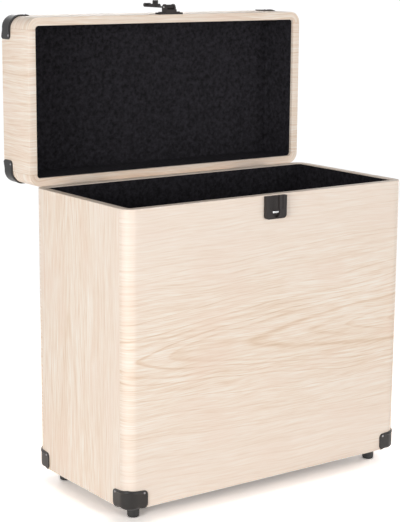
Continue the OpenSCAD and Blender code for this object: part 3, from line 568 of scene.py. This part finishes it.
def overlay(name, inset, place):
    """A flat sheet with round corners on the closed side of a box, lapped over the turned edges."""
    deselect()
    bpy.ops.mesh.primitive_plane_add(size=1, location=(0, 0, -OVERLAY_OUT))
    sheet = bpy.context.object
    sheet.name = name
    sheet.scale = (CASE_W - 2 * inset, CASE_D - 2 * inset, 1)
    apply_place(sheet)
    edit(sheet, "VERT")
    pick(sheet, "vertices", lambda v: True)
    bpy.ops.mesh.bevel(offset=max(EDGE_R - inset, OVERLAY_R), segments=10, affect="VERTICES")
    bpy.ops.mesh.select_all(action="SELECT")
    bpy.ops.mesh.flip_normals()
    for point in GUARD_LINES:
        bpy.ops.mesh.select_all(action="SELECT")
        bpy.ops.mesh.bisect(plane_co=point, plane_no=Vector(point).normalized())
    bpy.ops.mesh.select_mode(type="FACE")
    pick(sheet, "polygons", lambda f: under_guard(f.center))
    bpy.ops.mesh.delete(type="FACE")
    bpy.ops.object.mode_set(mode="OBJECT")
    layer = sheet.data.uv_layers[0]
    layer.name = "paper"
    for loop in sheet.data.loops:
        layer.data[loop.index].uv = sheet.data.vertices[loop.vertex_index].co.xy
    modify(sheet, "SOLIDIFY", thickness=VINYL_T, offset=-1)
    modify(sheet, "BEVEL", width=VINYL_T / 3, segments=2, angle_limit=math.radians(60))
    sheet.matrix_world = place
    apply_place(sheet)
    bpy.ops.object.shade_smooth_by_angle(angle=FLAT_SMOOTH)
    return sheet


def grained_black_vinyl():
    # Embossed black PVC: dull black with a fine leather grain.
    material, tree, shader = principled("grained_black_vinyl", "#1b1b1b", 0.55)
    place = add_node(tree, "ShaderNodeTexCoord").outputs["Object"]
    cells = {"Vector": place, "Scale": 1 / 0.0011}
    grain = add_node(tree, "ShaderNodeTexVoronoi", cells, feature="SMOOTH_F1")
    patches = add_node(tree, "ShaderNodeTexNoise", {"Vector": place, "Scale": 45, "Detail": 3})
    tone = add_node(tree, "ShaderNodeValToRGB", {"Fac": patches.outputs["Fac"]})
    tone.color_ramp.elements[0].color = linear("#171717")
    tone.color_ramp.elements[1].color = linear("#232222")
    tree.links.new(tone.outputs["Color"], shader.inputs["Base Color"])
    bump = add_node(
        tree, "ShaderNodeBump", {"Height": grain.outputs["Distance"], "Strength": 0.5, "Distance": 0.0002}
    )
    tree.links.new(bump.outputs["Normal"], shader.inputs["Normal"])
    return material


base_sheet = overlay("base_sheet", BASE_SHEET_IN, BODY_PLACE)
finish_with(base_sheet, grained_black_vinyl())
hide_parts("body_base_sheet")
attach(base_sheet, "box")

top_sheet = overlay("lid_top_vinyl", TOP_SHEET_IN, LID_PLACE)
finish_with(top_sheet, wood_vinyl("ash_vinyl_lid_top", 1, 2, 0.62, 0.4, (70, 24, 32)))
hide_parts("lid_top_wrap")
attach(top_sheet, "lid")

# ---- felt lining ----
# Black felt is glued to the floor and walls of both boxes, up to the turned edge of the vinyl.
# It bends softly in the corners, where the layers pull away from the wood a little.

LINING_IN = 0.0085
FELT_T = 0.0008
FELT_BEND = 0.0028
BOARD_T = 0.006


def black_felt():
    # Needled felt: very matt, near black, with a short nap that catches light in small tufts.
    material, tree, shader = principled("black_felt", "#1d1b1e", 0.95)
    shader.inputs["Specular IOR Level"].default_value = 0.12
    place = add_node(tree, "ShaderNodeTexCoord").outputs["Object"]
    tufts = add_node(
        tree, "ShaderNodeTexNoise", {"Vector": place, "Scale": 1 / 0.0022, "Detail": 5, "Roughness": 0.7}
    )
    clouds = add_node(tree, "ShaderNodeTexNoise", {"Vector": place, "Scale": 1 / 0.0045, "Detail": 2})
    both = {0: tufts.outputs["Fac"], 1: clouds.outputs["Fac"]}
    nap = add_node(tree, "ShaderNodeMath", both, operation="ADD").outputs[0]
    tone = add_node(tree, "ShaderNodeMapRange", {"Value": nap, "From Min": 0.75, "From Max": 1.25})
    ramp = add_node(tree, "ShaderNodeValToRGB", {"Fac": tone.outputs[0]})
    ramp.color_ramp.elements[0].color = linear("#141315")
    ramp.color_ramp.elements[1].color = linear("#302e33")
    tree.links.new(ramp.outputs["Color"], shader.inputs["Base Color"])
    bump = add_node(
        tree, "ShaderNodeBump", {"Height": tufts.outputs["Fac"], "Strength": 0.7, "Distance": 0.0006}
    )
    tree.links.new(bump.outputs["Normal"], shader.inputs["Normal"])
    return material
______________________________
Quote every line of the data, word for word.

> [Problem solution]:
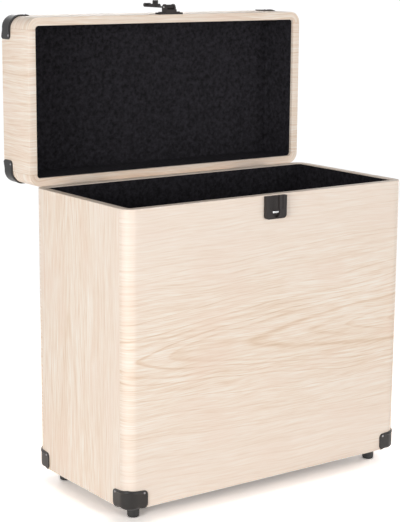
Continue the OpenSCAD and Blender code for this object: part 3, from line 568 of scene.py. This part finishes it.
def overlay(name, inset, place):
    """A flat sheet with round corners on the closed side of a box, lapped over the turned edges."""
    deselect()
    bpy.ops.mesh.primitive_plane_add(size=1, location=(0, 0, -OVERLAY_OUT))
    sheet = bpy.context.object
    sheet.name = name
    sheet.scale = (CASE_W - 2 * inset, CASE_D - 2 * inset, 1)
    apply_place(sheet)
    edit(sheet, "VERT")
    pick(sheet, "vertices", lambda v: True)
    bpy.ops.mesh.bevel(offset=max(EDGE_R - inset, OVERLAY_R), segments=10, affect="VERTICES")
    bpy.ops.mesh.select_all(action="SELECT")
    bpy.ops.mesh.flip_normals()
    for point in GUARD_LINES:
        bpy.ops.mesh.select_all(action="SELECT")
        bpy.ops.mesh.bisect(plane_co=point, plane_no=Vector(point).normalized())
    bpy.ops.mesh.select_mode(type="FACE")
    pick(sheet, "polygons", lambda f: under_guard(f.center))
    bpy.ops.mesh.delete(type="FACE")
    bpy.ops.object.mode_set(mode="OBJECT")
    layer = sheet.data.uv_layers[0]
    layer.name = "paper"
    for loop in sheet.data.loops:
        layer.data[loop.index].uv = sheet.data.vertices[loop.vertex_index].co.xy
    modify(sheet, "SOLIDIFY", thickness=VINYL_T, offset=-1)
    modify(sheet, "BEVEL", width=VINYL_T / 3, segments=2, angle_limit=math.radians(60))
    sheet.matrix_world = place
    apply_place(sheet)
    bpy.ops.object.shade_smooth_by_angle(angle=FLAT_SMOOTH)
    return sheet


def grained_black_vinyl():
    # Embossed black PVC: dull black with a fine leather grain.
    material, tree, shader = principled("grained_black_vinyl", "#1b1b1b", 0.55)
    place = add_node(tree, "ShaderNodeTexCoord").outputs["Object"]
    cells = {"Vector": place, "Scale": 1 / 0.0011}
    grain = add_node(tree, "ShaderNodeTexVoronoi", cells, feature="SMOOTH_F1")
    patches = add_node(tree, "ShaderNodeTexNoise", {"Vector": place, "Scale": 45, "Detail": 3})
    tone = add_node(tree, "ShaderNodeValToRGB", {"Fac": patches.outputs["Fac"]})
    tone.color_ramp.elements[0].color = linear("#171717")
    tone.color_ramp.elements[1].color = linear("#232222")
    tree.links.new(tone.outputs["Color"], shader.inputs["Base Color"])
    bump = add_node(
        tree, "ShaderNodeBump", {"Height": grain.outputs["Distance"], "Strength": 0.5, "Distance": 0.0002}
    )
    tree.links.new(bump.outputs["Normal"], shader.inputs["Normal"])
    return material


base_sheet = overlay("base_sheet", BASE_SHEET_IN, BODY_PLACE)
finish_with(base_sheet, grained_black_vinyl())
hide_parts("body_base_sheet")
attach(base_sheet, "box")

top_sheet = overlay("lid_top_vinyl", TOP_SHEET_IN, LID_PLACE)
finish_with(top_sheet, wood_vinyl("ash_vinyl_lid_top", 1, 2, 0.62, 0.4, (70, 24, 32)))
hide_parts("lid_top_wrap")
attach(top_sheet, "lid")

# ---- felt lining ----
# Black felt is glued to the floor and walls of both boxes, up to the turned edge of the vinyl.
# It bends softly in the corners, where the layers pull away from the wood a little.

LINING_IN = 0.0085
FELT_T = 0.0008
FELT_BEND = 0.0028
BOARD_T = 0.006


def black_felt():
    # Needled felt: very matt, near black, with a short nap that catches light in small tufts.
    material, tree, shader = principled("black_felt", "#1d1b1e", 0.95)
    shader.inputs["Specular IOR Level"].default_value = 0.12
    place = add_node(tree, "ShaderNodeTexCoord").outputs["Object"]
    tufts = add_node(
        tree, "ShaderNodeTexNoise", {"Vector": place, "Scale": 1 / 0.0022, "Detail": 5, "Roughness": 0.7}
    )
    clouds = add_node(tree, "ShaderNodeTexNoise", {"Vector": place, "Scale": 1 / 0.0045, "Detail": 2})
    both = {0: tufts.outputs["Fac"], 1: clouds.outputs["Fac"]}
    nap = add_node(tree, "ShaderNodeMath", both, operation="ADD").outputs[0]
    tone = add_node(tree, "ShaderNodeMapRange", {"Value": nap, "From Min": 0.75, "From Max": 1.25})
    ramp = add_node(tree, "ShaderNodeValToRGB", {"Fac": tone.outputs[0]})
    ramp.color_ramp.elements[0].color = linear("#141315")
    ramp.color_ramp.elements[1].color = linear("#302e33")
    tree.links.new(ramp.outputs["Color"], shader.inputs["Base Color"])
    bump = add_node(
        tree, "ShaderNodeBump", {"Height": tufts.outputs["Fac"], "Strength": 0.7, "Distance": 0.0006}
    )
    tree.links.new(bump.outputs["Normal"], shader.inputs["Normal"])
    return material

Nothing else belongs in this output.